En conséquence, il y a lieu, infirmant le jugement entrepris, de faire droit à la demande de condamnation de cette dernière à payer à Fusion Hair la somme de 29 907,29 euros versée au titre du droit d'entrée et des redevances annuelles (pièce 4 de l'appelante).

- Sur les autres demandes,

La demande de dommages-intérêts de Fusion Hair est rejetée en l'absence de preuve d'un préjudice non réparé par la somme allouée.

Le sens de l'arrêt conduit à débouter la société Nouvel Hair Expansion de sa demande en paiement de la somme de 6 416,91 euros au titre des redevances du mois de décembre 2012 et de l'année 2013 ainsi que de sa demande de dommages-intérêts pour procédure abusive et dilatoire et au titre de l'article 700 du Code de procédure civile

Les autres chefs du jugement non critiqués sont confirmés.

En revanche, la société Nouvel Hair Expansion est condamnée à payer à Fusion Hair la somme de 3 000 euros au titre de l'article 700 du Code de procédure civile.
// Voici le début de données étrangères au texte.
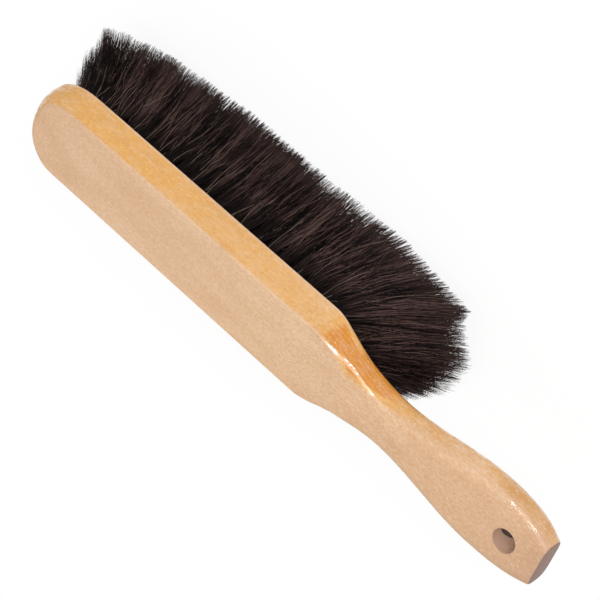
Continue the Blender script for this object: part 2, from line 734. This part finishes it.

Par ces motifs, LA COUR, Infirme le jugement sauf en ce qu'il : - s'est déclaré être compétent pour connaître du présent litige, - a déclaré la société Fusion Hair recevable en son action, - a débouté la société Nouvel Hair Expansion de sa demande de dommages et intérêts ; Statuant à nouveau sur les chefs infirmés et y ajoutant, Rejette l'exception de prescription soulevée par la société Nouvel Hair Expansion ; Prononce la résolution du contrat du 5 février 2009 liant les parties aux torts de la société Nouvel Hair Expansion ; Condamne la société Nouvel Hair Expansion à payer à la société Fusion Hair la somme de 29 907,29 euros au titre du remboursement du droit d'entrée et des redevances annuelles payées ; Déboute la société Fusion Hair de sa demande de dommages-intérêts ; Déboute la société Nouvel Hair Expansion de sa demande au titre de l'article 700 du Code de procédure civile ; Condamne la société Nouvel Hair Expansion aux dépens de première instance et d'appel avec droit de recouvrement direct dans les termes de l'article 699 du Code de procédure civile ainsi qu'à payer à la société Fusion Hair la somme de 3 000 euros au titre de l'article 700 du Code de procédure civile.